Retype word for word the lines lying between the line containing "corrugated_sheet = extrude(Plane.XZ" and the line containing "before = set(bpy.data.objects)", together with those two lines themselves, and nothing besides.
-- Start Recorded data --
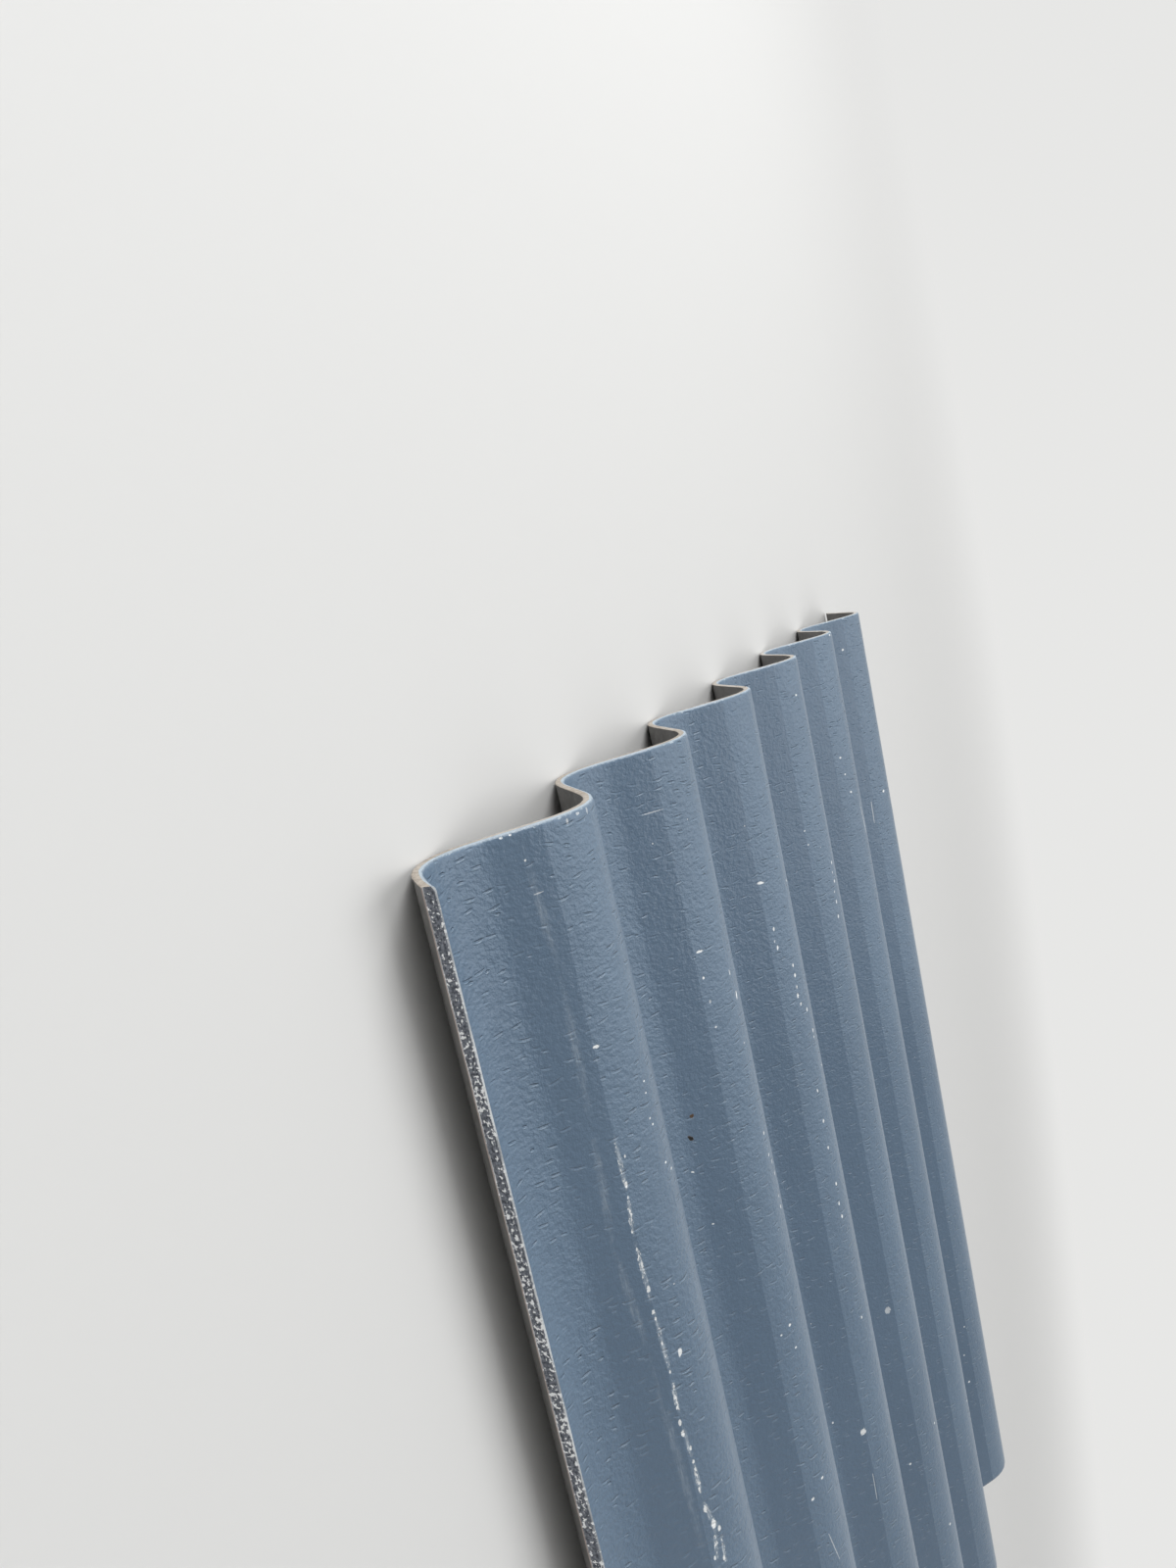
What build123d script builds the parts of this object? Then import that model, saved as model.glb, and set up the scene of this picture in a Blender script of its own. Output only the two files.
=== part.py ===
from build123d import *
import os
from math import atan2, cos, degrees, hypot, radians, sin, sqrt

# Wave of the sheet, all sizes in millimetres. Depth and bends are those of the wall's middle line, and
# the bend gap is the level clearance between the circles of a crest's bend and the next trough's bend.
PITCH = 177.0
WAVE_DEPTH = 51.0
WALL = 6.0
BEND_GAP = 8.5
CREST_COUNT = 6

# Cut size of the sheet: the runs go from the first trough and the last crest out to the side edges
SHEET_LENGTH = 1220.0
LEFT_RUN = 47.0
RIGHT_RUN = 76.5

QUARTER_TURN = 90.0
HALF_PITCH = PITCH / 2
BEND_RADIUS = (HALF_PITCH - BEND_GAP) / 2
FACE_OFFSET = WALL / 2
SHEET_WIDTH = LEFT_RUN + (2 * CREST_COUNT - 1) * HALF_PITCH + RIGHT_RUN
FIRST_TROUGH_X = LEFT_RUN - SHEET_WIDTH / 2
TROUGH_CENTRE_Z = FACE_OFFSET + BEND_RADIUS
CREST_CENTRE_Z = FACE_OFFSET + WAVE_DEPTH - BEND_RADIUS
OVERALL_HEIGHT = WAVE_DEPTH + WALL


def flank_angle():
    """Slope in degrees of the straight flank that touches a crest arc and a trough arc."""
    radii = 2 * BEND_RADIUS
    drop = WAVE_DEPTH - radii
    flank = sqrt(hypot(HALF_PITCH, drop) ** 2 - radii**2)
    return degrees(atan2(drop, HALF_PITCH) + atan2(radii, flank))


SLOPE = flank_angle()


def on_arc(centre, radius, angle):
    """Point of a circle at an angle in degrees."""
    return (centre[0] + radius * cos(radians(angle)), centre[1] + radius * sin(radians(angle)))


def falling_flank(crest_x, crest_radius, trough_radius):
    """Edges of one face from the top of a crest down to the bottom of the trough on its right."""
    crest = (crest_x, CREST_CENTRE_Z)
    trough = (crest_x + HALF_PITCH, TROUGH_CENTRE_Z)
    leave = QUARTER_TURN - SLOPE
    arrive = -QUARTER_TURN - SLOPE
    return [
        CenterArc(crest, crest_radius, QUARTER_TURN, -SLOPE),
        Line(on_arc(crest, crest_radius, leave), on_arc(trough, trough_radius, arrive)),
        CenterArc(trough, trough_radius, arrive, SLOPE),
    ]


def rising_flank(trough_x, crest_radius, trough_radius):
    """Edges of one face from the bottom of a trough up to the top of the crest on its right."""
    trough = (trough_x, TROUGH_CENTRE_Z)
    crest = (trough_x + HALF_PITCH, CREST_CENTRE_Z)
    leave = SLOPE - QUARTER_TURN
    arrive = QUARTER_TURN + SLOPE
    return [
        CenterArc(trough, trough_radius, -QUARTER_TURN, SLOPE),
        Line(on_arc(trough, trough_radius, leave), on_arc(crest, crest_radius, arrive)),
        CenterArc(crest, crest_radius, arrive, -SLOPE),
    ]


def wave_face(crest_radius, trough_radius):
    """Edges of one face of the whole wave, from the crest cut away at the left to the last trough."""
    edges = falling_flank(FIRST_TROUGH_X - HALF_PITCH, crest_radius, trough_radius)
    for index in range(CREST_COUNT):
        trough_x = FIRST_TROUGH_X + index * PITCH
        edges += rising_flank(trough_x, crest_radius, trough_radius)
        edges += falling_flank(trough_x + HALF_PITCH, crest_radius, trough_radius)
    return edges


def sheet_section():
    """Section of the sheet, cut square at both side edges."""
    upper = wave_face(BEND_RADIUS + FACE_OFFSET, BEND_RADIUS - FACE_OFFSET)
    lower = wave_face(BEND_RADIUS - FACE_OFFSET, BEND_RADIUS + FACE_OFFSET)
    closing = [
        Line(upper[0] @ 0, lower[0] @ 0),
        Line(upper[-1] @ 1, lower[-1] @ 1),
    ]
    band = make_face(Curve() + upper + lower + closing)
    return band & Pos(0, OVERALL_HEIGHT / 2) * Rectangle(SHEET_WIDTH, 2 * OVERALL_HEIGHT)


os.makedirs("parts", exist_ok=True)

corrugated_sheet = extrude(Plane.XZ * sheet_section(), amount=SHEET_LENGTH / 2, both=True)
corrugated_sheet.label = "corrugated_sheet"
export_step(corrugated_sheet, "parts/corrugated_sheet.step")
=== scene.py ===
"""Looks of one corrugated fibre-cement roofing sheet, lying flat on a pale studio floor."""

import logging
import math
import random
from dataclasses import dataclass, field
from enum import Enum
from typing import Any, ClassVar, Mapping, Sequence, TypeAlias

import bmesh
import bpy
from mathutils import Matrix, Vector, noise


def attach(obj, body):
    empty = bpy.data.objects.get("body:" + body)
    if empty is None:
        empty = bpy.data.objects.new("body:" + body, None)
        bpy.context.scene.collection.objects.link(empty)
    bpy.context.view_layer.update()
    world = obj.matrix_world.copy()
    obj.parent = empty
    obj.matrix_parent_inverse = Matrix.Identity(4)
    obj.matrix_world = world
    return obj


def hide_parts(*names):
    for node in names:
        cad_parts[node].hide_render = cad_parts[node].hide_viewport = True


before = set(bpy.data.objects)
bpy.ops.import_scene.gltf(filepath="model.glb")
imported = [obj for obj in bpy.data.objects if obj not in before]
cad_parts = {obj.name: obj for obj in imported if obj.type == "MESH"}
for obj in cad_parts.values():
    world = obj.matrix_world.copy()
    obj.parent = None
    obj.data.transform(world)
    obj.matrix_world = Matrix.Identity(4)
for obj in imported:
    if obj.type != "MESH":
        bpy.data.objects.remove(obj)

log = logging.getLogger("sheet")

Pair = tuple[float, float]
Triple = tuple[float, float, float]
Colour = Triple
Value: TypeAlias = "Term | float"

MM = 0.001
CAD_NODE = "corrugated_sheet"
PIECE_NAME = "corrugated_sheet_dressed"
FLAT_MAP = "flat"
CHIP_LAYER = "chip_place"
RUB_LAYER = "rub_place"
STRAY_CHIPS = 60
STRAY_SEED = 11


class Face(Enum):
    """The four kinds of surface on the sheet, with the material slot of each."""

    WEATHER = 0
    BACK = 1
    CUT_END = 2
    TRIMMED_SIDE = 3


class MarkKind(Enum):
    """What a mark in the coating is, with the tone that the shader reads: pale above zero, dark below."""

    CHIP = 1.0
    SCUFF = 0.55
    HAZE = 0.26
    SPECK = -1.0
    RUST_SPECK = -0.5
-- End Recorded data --
> **Completed task**
corrugated_sheet = extrude(Plane.XZ * sheet_section(), amount=SHEET_LENGTH / 2, both=True)
corrugated_sheet.label = "corrugated_sheet"
export_step(corrugated_sheet, "parts/corrugated_sheet.step")
=== scene.py ===
"""Looks of one corrugated fibre-cement roofing sheet, lying flat on a pale studio floor."""

import logging
import math
import random
from dataclasses import dataclass, field
from enum import Enum
from typing import Any, ClassVar, Mapping, Sequence, TypeAlias

import bmesh
import bpy
from mathutils import Matrix, Vector, noise


def attach(obj, body):
    empty = bpy.data.objects.get("body:" + body)
    if empty is None:
        empty = bpy.data.objects.new("body:" + body, None)
        bpy.context.scene.collection.objects.link(empty)
    bpy.context.view_layer.update()
    world = obj.matrix_world.copy()
    obj.parent = empty
    obj.matrix_parent_inverse = Matrix.Identity(4)
    obj.matrix_world = world
    return obj


def hide_parts(*names):
    for node in names:
        cad_parts[node].hide_render = cad_parts[node].hide_viewport = True


before = set(bpy.data.objects)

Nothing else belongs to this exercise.